Numerical investigation of the influence of multiple loads on material modifications during hard milling

Abstract Understanding the effect of finishing processes on the surface integrity of the workpiece is crucial for the creation of defined functional characteristics in workpieces. The measurement-based determination of the material loads requires a high effort and can only be done selectively. In this paper a numerical approach utilizing the FE software Abaqus according to the CEL method is presented for hard milling. Particular attention was paid to the changing geometrical conditions, contact conditions and material states as well as load distributions during each single cut. A model which represents the single cut of the cutting edge engagement with defined geometry is able to calculate equivalent internal loads.

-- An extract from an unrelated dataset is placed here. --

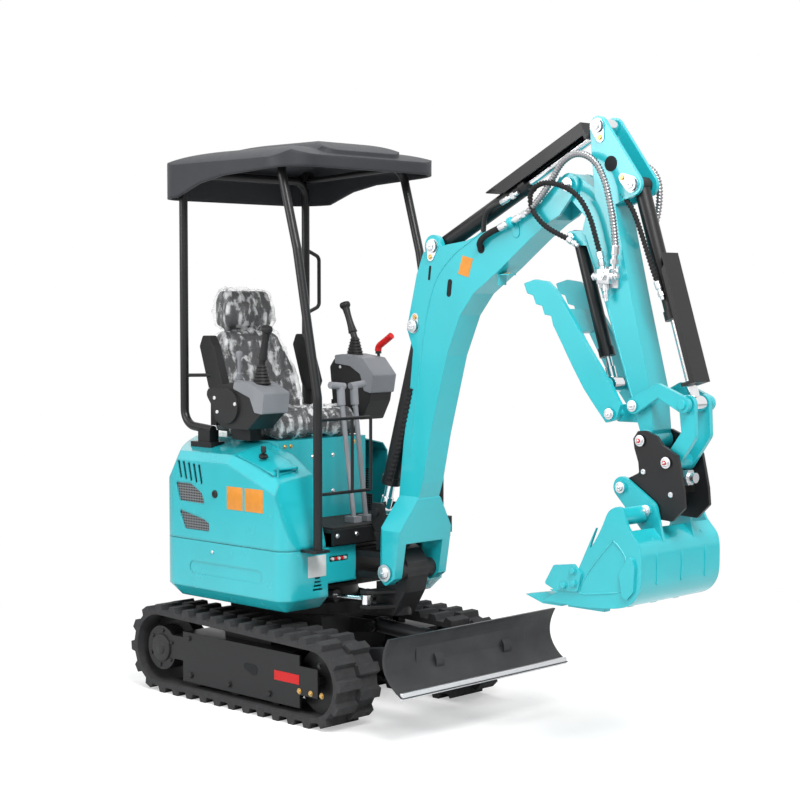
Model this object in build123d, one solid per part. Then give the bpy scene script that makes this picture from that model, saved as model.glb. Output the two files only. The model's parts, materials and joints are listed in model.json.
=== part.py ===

Due to the formation of an affected zone as a result of discontinuous thermo-mechanical loads, the cutting is performed in a material with changed material properties during the following cut. A correlation between previous and subsequent thermal and mechanical loads and their influence on the accumulated plastic strain and accumulated heat input into the workpiece was determined. For the discontinuous cutting edge engagements an affected zone was determined. The material loads are typically space and time dependent. The varied cutting edge acting as load in a three-dimensional FE-model was determined inversely by comparing measured and simulated material modifications. A correlation between material loads and material modifications in the form of accumulated thermally and mechanically induced strains was found, which is used to predict surface and sub-surface properties.